What is expected:
Hand back each line, unchanged, from the top down to the line where "const coreClearance = 0.3;" sits.

Data:

━━━

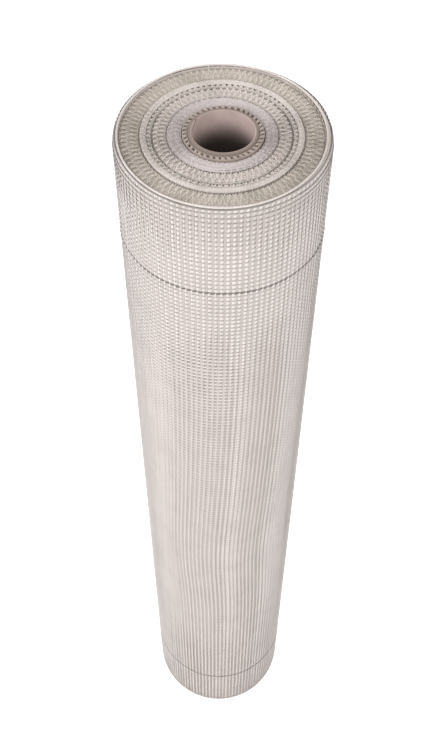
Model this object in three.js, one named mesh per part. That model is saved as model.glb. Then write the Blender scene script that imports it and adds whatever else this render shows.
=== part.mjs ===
// Roll of woven glass-fibre mesh, wound on a cardboard tube and standing on one end.
// Millimetres, +Z up, origin at the centre of the lower end, on the surface the roll stands on.

import * as THREE from 'three';

// The roll as a whole
const rollLength = 1000;
const rollDiameter = 174.6;
const roundSegments = 64;

// Edge of the outermost turns
const shoulderRadius = 2.6;
const shoulderSteps = 4;
const rimWidth = 2;

// Cardboard tube
const coreBore = 50;
const coreWall = 3;
const coreSetback = 0.4;

// Gap between the tube and the first turn wound on it
const coreClearance = 0.3;

// Ends of the roll: bands of turns, from the tube outwards, parted by grooves where the winding shifted
// width is the band's width across its turns, drops are how far its two edges lie below the rim
const bands = [
  { width: 3.9, innerDrop: 0.4, outerDrop: 0.4, ridges: 0 },
  { width: 10.5, innerDrop: 2.6, outerDrop: 2.2, ridges: 2 },
  { width: 10.3, innerDrop: 2.3, outerDrop: 1.8, ridges: 2 },
  { width: 8.7, innerDrop: 2.4, outerDrop: 1.2, ridges: 2 },
];
const outerBand = { innerDrop: 2.8, outerDrop: 1.4, ridges: 4 };
const grooveWidth = 1.2;
const grooveDepth = 1.8;
const ridgeHeight = 0.5;

// Sizes that follow from the ones above
const rollRadius = rollDiameter / 2;
const coreRadius = coreBore / 2 + coreWall;
const windingRadius = coreRadius + coreClearance;
const rimOuter = rollRadius - shoulderRadius;
const rimInner = rimOuter - rimWidth;

// The bands that fit between the tube and the rim, each with its inner and outer radius
function placedBands() {
  const placed = [];
  let radius = windingRadius;
  for (const band of bands) {
    if (radius + band.width + 2 * grooveWidth > rimInner) {
      break;
    }
    placed.push({ ...band, inner: radius, outer: radius + band.width });
    radius += band.width + grooveWidth;
  }
  placed.push({ ...outerBand, inner: radius, outer: rimInner - grooveWidth });
  return placed;
}

// Upper end, from the bore out to the rim: ridged bands at their own heights, with grooves between them
function upperEnd() {
  const points = [];
  for (const band of placedBands()) {
    const steps = Math.max(1, 2 * band.ridges);
    for (let i = 0; i <= steps; i++) {
      const share = i / steps;
      const valley = band.ridges > 0 && i % 2 === 0 ? ridgeHeight : 0;
      const drop = THREE.MathUtils.lerp(band.innerDrop, band.outerDrop, share) + valley;
      points.push([THREE.MathUtils.lerp(band.inner, band.outer, share), rollLength - drop]);
    }
    const grooveFloor = rollLength - band.outerDrop - grooveDepth;
    points.push([band.outer + grooveWidth / 2, grooveFloor]);
  }
  points.push([rimInner, rollLength], [rimOuter, rollLength]);
  return points;
}

// Lower end, from the rim in to the bore: the bands pressed level by the roll's weight
function lowerEnd() {
  const points = [];
  for (const band of placedBands().reverse()) {
    const meetsRim = points.length === 0;
    points.push([meetsRim ? rimOuter : band.outer, 0], [band.inner, 0]);
    points.push([band.inner - grooveWidth / 2, grooveDepth]);
  }
  points.pop();
  return points;
}

// Quarter-round edge between an end of the roll and its outside
function shoulder(centreZ, fromDegrees) {
  const points = [];
  for (let i = 1; i < shoulderSteps; i++) {
    const angle = THREE.MathUtils.degToRad(fromDegrees - 90 * i / shoulderSteps);
    points.push([rimOuter + shoulderRadius * Math.cos(angle), centreZ + shoulderRadius * Math.sin(angle)]);
  }
  return points;
}

// A solid turned about Z from a closed outline of [radius, height] points that runs clockwise,
// over the upper end and down the outside, and is reversed so that the faces point outwards
function turned(outline) {
  const points = outline.map(([radius, height]) => new THREE.Vector2(radius, height)).reverse();
  points.push(points[0].clone());
  return new THREE.LatheGeometry(points, roundSegments).rotateX(Math.PI / 2);
}

// The wound mesh
function meshRoll() {
  const upperCentre = rollLength - shoulderRadius;
  const outline = [
    ...upperEnd(),
    ...shoulder(upperCentre, 90),
    [rollRadius, upperCentre],
    [rollRadius, shoulderRadius],
    ...shoulder(shoulderRadius, 0),
    ...lowerEnd(),
  ];
  const material = new THREE.MeshStandardMaterial({ color: 0xd6cfca, roughness: 0.62, metalness: 0 });
  const mesh = new THREE.Mesh(turned(outline), material);
  mesh.name = 'mesh_roll';
  return mesh;
}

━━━

Expected output:
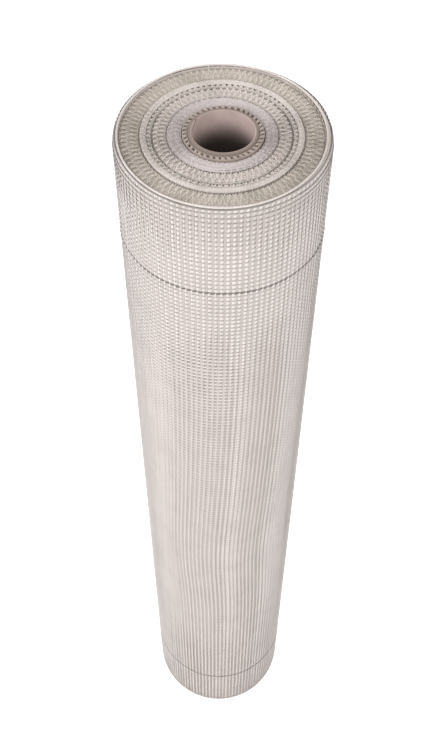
Model this object in three.js, one named mesh per part. That model is saved as model.glb. Then write the Blender scene script that imports it and adds whatever else this render shows.
=== part.mjs ===
// Roll of woven glass-fibre mesh, wound on a cardboard tube and standing on one end.
// Millimetres, +Z up, origin at the centre of the lower end, on the surface the roll stands on.

import * as THREE from 'three';

// The roll as a whole
const rollLength = 1000;
const rollDiameter = 174.6;
const roundSegments = 64;

// Edge of the outermost turns
const shoulderRadius = 2.6;
const shoulderSteps = 4;
const rimWidth = 2;

// Cardboard tube
const coreBore = 50;
const coreWall = 3;
const coreSetback = 0.4;

// Gap between the tube and the first turn wound on it
const coreClearance = 0.3;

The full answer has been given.